──────── DATA EXTRACT ────────

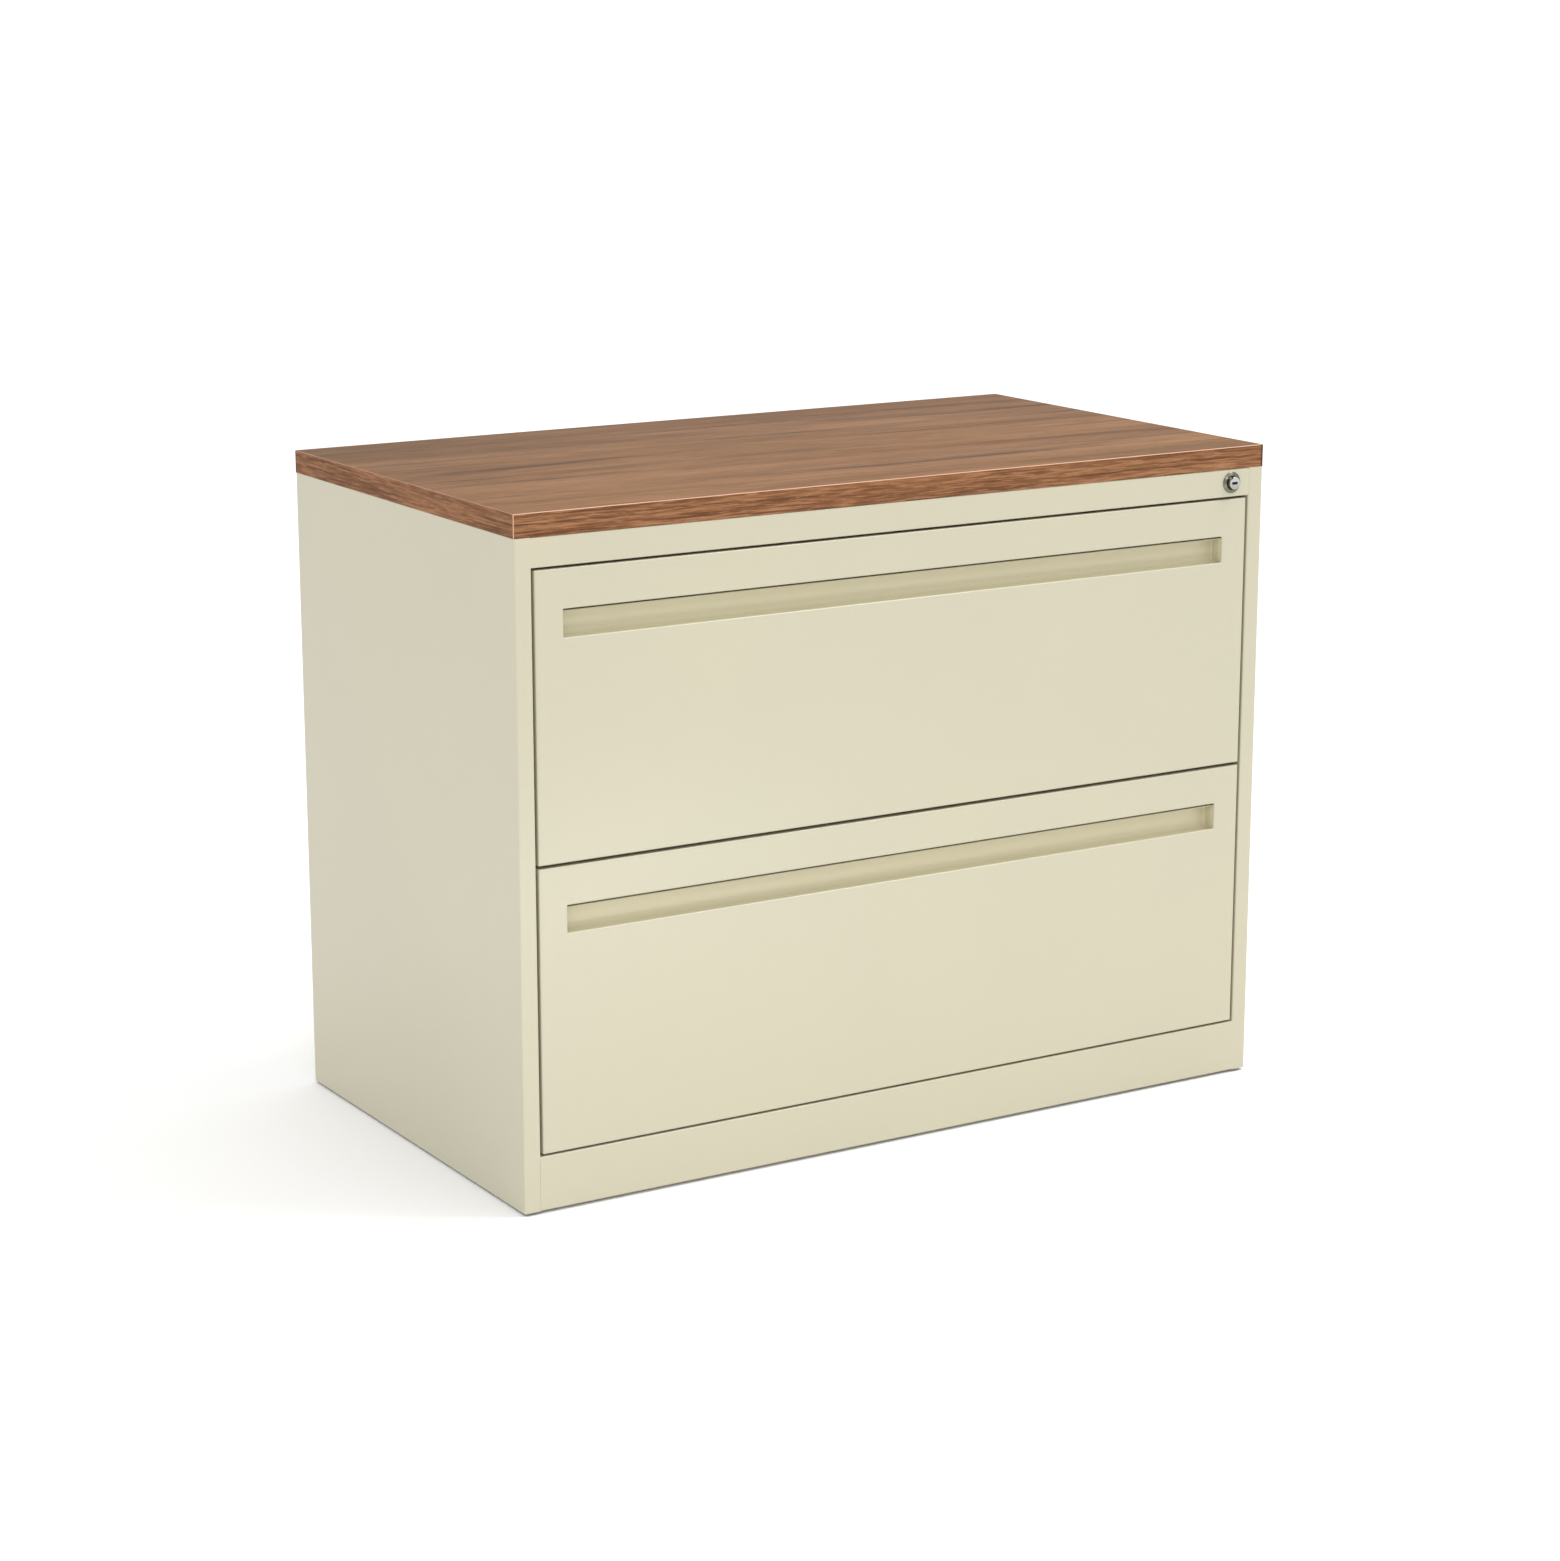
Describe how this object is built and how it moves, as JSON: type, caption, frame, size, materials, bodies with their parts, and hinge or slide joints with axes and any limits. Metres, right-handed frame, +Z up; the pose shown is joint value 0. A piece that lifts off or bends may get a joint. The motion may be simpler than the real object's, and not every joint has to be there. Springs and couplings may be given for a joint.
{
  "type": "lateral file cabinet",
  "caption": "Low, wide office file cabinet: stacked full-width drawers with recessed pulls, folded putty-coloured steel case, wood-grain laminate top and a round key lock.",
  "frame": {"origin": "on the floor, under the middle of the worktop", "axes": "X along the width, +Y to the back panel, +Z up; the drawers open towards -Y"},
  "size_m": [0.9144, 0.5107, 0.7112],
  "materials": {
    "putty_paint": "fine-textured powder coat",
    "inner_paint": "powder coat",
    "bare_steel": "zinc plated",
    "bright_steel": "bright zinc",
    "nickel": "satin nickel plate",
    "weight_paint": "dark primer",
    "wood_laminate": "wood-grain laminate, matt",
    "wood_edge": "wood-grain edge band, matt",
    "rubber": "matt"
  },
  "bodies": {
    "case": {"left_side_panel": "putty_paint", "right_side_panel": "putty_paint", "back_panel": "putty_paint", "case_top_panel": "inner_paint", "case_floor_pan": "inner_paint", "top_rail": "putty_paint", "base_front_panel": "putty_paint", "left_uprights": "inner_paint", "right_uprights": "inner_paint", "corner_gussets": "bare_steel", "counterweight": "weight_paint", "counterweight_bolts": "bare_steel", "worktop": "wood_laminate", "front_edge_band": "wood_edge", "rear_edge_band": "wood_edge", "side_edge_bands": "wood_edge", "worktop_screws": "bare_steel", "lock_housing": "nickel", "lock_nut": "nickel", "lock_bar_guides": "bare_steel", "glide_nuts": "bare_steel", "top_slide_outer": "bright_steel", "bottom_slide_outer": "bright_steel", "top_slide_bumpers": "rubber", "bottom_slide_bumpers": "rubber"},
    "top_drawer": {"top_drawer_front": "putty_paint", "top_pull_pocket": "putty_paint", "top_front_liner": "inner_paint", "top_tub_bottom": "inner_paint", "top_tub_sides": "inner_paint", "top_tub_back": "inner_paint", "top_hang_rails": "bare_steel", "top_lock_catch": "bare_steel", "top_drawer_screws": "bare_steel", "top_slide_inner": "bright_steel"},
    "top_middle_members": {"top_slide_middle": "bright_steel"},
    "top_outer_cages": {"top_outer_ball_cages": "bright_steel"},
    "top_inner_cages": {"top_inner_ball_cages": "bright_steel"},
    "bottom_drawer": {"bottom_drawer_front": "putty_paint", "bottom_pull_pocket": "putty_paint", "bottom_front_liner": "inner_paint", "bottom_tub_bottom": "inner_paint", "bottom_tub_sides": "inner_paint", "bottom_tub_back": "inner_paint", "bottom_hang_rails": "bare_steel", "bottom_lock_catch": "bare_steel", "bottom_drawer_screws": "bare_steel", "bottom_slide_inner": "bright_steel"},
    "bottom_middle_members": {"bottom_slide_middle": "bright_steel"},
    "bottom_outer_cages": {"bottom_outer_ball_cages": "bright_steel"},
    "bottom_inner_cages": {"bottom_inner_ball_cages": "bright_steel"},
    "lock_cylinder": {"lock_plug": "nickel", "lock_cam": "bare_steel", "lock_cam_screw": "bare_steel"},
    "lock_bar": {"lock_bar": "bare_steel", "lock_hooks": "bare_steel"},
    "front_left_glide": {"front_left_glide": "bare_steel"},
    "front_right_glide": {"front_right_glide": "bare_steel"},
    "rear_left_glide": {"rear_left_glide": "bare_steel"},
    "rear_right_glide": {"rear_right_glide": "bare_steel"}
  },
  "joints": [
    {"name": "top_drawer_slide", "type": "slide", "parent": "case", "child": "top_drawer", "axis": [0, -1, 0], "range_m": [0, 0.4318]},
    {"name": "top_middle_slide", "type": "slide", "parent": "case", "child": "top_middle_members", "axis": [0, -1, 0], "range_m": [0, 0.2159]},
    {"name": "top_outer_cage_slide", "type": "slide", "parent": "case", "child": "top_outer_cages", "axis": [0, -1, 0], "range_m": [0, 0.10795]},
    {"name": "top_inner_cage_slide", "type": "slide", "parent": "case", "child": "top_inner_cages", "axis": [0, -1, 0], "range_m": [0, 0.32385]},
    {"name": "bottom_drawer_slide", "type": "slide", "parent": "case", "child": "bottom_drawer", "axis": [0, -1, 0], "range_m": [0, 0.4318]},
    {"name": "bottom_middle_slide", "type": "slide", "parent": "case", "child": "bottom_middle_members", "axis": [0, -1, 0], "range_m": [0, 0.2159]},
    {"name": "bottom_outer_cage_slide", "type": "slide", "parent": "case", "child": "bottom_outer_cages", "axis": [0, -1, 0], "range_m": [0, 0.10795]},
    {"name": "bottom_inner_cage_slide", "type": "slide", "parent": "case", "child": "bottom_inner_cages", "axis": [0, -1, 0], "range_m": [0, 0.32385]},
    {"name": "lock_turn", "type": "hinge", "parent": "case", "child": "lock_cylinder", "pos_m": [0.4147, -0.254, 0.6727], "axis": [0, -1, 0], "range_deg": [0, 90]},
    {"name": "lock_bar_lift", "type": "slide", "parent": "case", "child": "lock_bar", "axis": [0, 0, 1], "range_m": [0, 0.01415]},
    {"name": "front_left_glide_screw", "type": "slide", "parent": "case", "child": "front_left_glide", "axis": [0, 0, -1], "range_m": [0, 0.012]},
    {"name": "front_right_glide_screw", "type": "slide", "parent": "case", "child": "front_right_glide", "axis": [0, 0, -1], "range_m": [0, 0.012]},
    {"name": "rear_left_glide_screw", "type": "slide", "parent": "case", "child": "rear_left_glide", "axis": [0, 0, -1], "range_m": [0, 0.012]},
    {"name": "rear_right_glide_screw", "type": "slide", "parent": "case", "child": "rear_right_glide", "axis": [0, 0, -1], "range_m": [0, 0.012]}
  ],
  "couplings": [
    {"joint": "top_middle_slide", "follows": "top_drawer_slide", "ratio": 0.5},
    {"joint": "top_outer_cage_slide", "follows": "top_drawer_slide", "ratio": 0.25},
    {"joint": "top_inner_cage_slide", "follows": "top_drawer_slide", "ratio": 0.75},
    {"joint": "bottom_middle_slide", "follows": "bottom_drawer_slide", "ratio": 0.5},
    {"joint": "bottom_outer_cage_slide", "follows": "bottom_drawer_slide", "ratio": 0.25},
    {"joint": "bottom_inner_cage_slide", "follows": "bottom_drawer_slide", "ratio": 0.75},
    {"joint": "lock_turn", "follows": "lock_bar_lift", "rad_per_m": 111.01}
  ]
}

────────

Show the lines from the data above that contain the string "joints".

Describe how this object is built and how it moves, as JSON: type, caption, frame, size, materials, bodies with their parts, and hinge or slide joints with axes and any limits. Metres, right-handed frame, +Z up; the pose shown is joint value 0. A piece that lifts off or bends may get a joint. The motion may be simpler than the real object's, and not every joint has to be there. Springs and couplings may be given for a joint.
  "joints": [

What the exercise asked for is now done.